Nachtmystium
Instinct: Decay
Battle
Kommand/Southern Lord 2006
The American black
metal scene has been gaining prominence in the recent past with such important
acts as Leviathan, Xasthur, and Krieg among others. I think it is high
time to add Nachtmystium to your list if they are not already there.
Nachtmystium is growing by leaps and bounds with each release and Instinct:
Decay sees them at their most mature and exciting state to date. They have
taken primal and raw black metal and have woven such emotive and passionately
cold sonic textures into the very fabric of each song. On a Seed for
Suffering they deftly sow the obscene aesthetics of traditional black metal
together with an acoustic guitar that gives was to a fuzzed out almost "moog"

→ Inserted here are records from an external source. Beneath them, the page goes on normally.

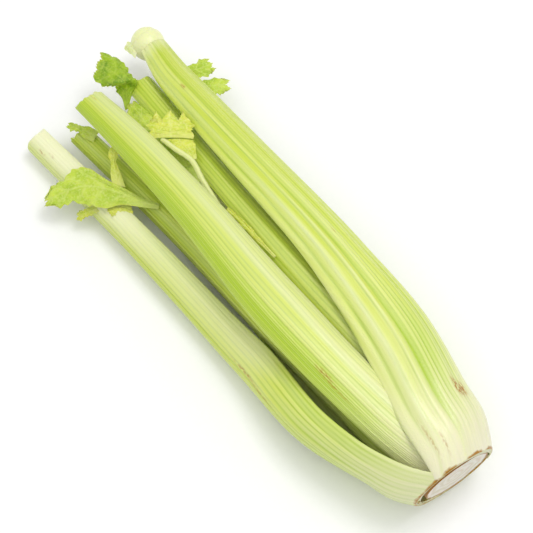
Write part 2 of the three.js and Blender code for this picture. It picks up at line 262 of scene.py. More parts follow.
# Rows across each leaf, from its joint to its tip: the middle of the row, the vector from there to its
# right-hand edge, and how far the midrib stands up between the two edges.
LEAVES = {
    "leaf_green": [
        [309, -13, 27, -0.2, -1.3, 0, 0.3],
        [314, -17, 31, -1.6, -2.6, 0, 1],
        [317, -20, 34, -3.2, -6.4, -1, 3],
        [317.5, -20, 38, -2.8, -8.7, -1, 4.5],
        [322, -19, 39.5, -0.9, -9.4, 0.5, 4.5],
        [330, -18, 39, 3, -10.8, 1, 4],
        [342, -16, 36.5, 7.6, -10.4, 0.5, 3],
    ],
    "leaf_heart_face": [
        [265, -14, 47.5, -9.1, -9.9, 0.5, 1.5],
        [270, -18, 50, -10.2, -11.4, 0, 2],
        [279, -24, 51.5, -9.6, -12, -1, 2],
    ],
    "leaf_heart_fold": [
        [246, -15.5, 44.5, -0.5, -2.1, 0, 0.3],
        [254, -17, 46, -3.1, -4.6, 0, 1],
        [262.5, -17, 46.5, -6.8, -7.5, 0, 1],
    ],
    "leaf_heart_under": [
        [236, -11, 35, 0.2, -2.9, 0, 1],
        [264, -10, 34, 0.9, -8, 0, 2],
        [290, -13, 32, -0.4, -8.6, 0, 3],
        [310, -17, 29.5, -0.1, -4, 0, 1],
    ],
    "leaf_left_broad": [
        [243, 15.5, 27, 1.2, -1.3, 0, 0.8],
        [254, 23.5, 28.5, 3.2, -2, 0, 1.2],
        [267, 30, 28.5, 7.9, -2.8, 0.2, 1.8],
        [279, 37, 26.5, 14.2, -5.3, 0.5, 2.6],
        [287, 45, 24, 12.6, -3.7, 0.5, 2.2],
        [293, 56, 20, 8.8, -2.9, 0.5, 1.5],
        [296.5, 65.5, 15.5, 2.8, -2.2, 0.5, 0.4],
    ],
    "leaf_left_small": [
        [271, 43, 19, 2.4, 0.1, 0, 0.3],
        [275, 50, 14.5, 3.6, -1.6, 0.5, 0.5],
        [278.5, 54.5, 10, 2.4, -2.4, 0.5, 0.5],
    ],
    "leaf_left_lobe": [
        [261, 32, 24, -4.5, -5.1, 0, 0.6],
        [258, 34.5, 23.5, -6, -5.8, 0, 0.8],
        [254.5, 37, 21.8, -4, -4.2, 0, 0.5],
    ],
    "leaf_bud": [
        [269.5, 25.5, 27, -2.6, -3, 0, 1],
        [277, 22, 31, -2.4, -2.1, 0, 1],
        [282, 19, 34, -1.1, -1.3, 0, 0.6],
        [285, 16.5, 37, -2.2, -2.5, 0, 0.8],
        [288, 13, 40, -1.1, -1.3, 0, 0.3],
    ],
    "leaf_tip_left": [
        [309, 12.5, 22, 1.8, -3.9, 0, 1],
        [318, 17, 23.5, 0.8, -3.6, 0.5, 1.5],
        [328, 21.5, 22, 0.9, -2.9, 0, 0.8],
    ],
    "leaf_right_upper": [
        [308, -50.8, 13, 1, -0.2, 0, 0.3],
        [307, -57, 21.5, 6.6, -1.4, 0, 1],
        [302, -67, 25, 7.2, -2.2, 0, 1.8],
        [299.5, -76.5, 24.5, 7.4, -0.8, 0.5, 1.5],
    ],
    "leaf_right_lower": [
        [297, -51.2, 11.5, 1, -0.2, 0, 0.3],
        [293, -58, 19.5, 5.2, -1, 0, 1],
        [288, -67, 22, 6.8, -3.1, 0, 1.5],
        [281.5, -76, 21.5, 5.4, -3.7, 0.5, 0.8],
    ],
    "knuckle_flap": [
        [332, -40.5, 35, 1.6, -2.6, 0, 0.6],
        [337, -41, 35, 2, -3, 0.5, 1],
        [343, -40, 33.5, 1.2, -3, 0.5, 0.5],
    ],
    "leaf_inner": [
        [163, -8.2, 50.3, 0, -0.8, 0.1, 0.2],
        [178, -8.5, 49, 0.3, -2, 0.3, 0.5],
        [193, -8.8, 48.5, 0.3, -2.4, 0.3, 0.6],
        [207, -8.2, 48, 0.2, -1.8, 0.2, 0.4],
    ],
}

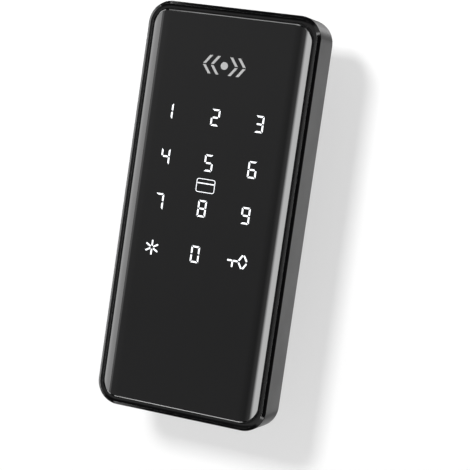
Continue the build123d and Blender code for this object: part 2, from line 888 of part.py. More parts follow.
# Geared motor and its cradle


def motor_shaft():
    bottom = spindle_z - worm_length / 2 - shaft_stub
    drawing = Circle(motor_shaft_radius)
    return upright(drawing, worm_x, gear_axis_depth, bottom, gearbox_start + motor_shaft_depth)


def gearbox():
    plate_drawing = Rectangle(gearbox_width, gearbox_height)
    core_drawing = Rectangle(
        gearbox_width - 2 * gearbox_core_inset, gearbox_height - 2 * gearbox_core_inset
    )
    body = upright(plate_drawing, worm_x, gear_axis_depth, gearbox_start, gearbox_start + gearbox_plate)
    body += upright(core_drawing, worm_x, gear_axis_depth, gearbox_start, can_start)
    body += upright(plate_drawing, worm_x, gear_axis_depth, can_start - gearbox_plate, can_start)
    bore = Circle(motor_shaft_radius + running_gap)
    top = gearbox_start + motor_shaft_depth + ring_gap
    return body - upright(bore, worm_x, gear_axis_depth, gearbox_start - overrun, top)


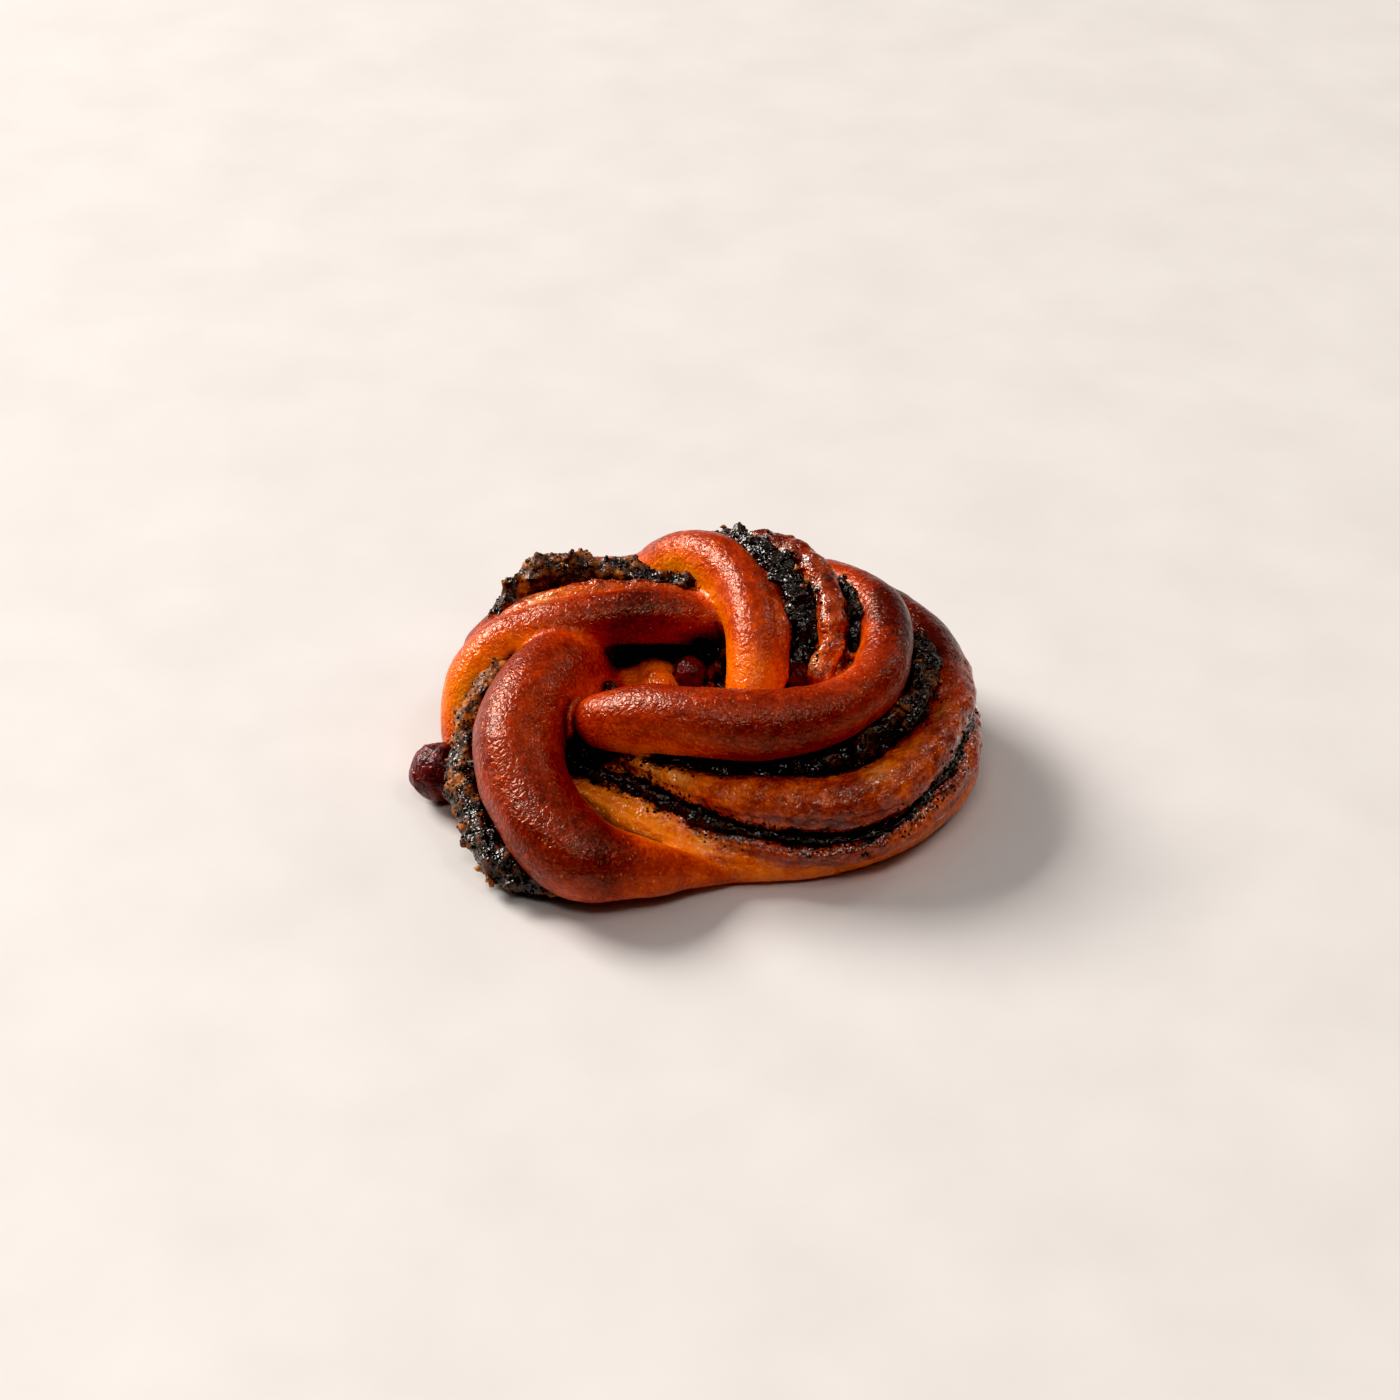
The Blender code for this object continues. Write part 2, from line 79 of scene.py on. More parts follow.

sounding guitar that pulls the listener across the fabric of time. It
summons such a feeling of sorrow and Isolation within me. On Keep Them
Open, Nachtmystium blast away before leaving you disoriented with some odd leads
and further obfuscate the situation by trailing off into some fuzzy background
noises. Possibly my favorite song on the album is also possibly the most
traditional, Eternal Ground with its speedy riffs that round out to a melodic
flourish at the end. The way it arcs up to a higher not towards the end of
the riffs just kills me! Azentrius and the guys are sheer genius in their
understanding that the small details can certainly enhance the whole composition
in profound ways.
I do have a
slight problem with the production on this album. The high pitched melodic
lead guitars are on such a high level that when contrasted with the vocals and
traditional black metal passages they seem to bury them. Or I guess it
would be the other way around. Basically what I am saying is that the
primitive parts should be higher in the mix. But as an artistic whole,
Instinct: Decay definitely achieves its goal and the listener becomes mesmerized
BY and lost IN the music.
This overlying sense of isolation and melancholy and a flowing current of hatred
permeate Instinct: Decay throughout its entirety. Such is the whole
emotional and sonic package that this album invokes one could almost think of it
as a doom or even ambient industrial metal project without it actually
resembling either one of those styles even remotely. This sort of creation
takes not just skill and talent but a passionate drive for dark art.
Nachtmystium have proven they are artists at their darkest.